Татьяна Глебова. Автопортрет с цветком каштана
Тема взаимосвязи потустороннего и живого, пластичности пространства и времени глубоко интересовала ученицу Филонова Татьяну Глебову (1900–1985). В общей компании ленинградских интеллектуалов 1930-х круга ОБЭРИУ и МАИ, собиравшейся на квартире, где они жили и работали с Алисой Порет, были в ходу игры-парадоксы, близкие сюрреалистическим играм Андре Бретона. Одна из них — игра в «разрезы», о которой ярко вспоминала Порет[183]: участники описывают, из каких материалов «сделан» тот или иной человек. Дальним отзвуком этих аналитических метафор стали совместная картина Порет и Глебовой «Дом в разрезе» (1931, ЯХМ) и целый ряд портретов и автопортретов, написанных Глебовой в середине 1930-х. На одном из них («Автопортрет», 1937, ГМИ СПб) она изобразила себя в золотой накидке на фоне раскидистой цветущей магнолии, лишенной корня: черенок растения покоится в хрустальной вазе. На другом («Автопортрет с И. Браудо», 1930-е, ГРМ) Глебова стоит у края холста с кистью в руках рядом с близким человеком — известным органистом и историком музыки Исаем Браудо. На голове его романтическая черная широкополая шляпа, блуждающий взгляд полон отрешенного смятения, по лицу бежит тревога; художница же сосредоточенно застыла, всматриваясь в окружающее пространство. В поздних воспоминаниях Глебова отмечала: «Каждый портрет, нарисованный мною, есть отображение момента во времени между художником, всем его внутренним миром в отношении портретируемого лица, со всем его внутренним миром и внешней видимостью. Это есть остановка времени, фиксация момента вечности. В каждом портрете присутствует элемент смерти и элемент рождения[184].

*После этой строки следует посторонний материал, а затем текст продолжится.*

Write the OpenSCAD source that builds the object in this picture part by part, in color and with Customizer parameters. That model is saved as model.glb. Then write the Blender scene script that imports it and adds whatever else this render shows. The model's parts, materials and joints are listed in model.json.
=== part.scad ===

Глебова Т. Автопортрет. 1936. МИИРК
В «Автопортрете с цветком каштана» (1936, МИИРК) Глебова описывает свое лицо, как неизвестный ландшафт. Сложно освещенное, в филоновской манере, спектром разнонаправленных лучей, оно и подвижно, и статично, словно смято голубовато-желтыми тенями. Ассиметрия ощутима в каждой детали. Слишком крупный и ясный белый лоб — но маленькие глаза, излучающие спокойный и потусторонний синий свет. Странно ярко-синие волосы, зачесанные назад на косой пробор; колкие и зубчатые бусы из красных кораллов, охватывающие в три ряда белую шею; глухое платье из черного бархата с вычурными рюшами на плечах. Присутствует и растительный мотив, решенный более фантастично, чем в портрете с магнолией. Темная и густая плоскость зеленого фона оплетена черными лианами, которые не позволяют фигуре отступить назад. Чуть склоняясь вправо, за плечом художницы на черном горит белая свеча высокого цветка. Это побег каштана, символа целомудрия, чьи плоды заключены в прочную иглистую броню.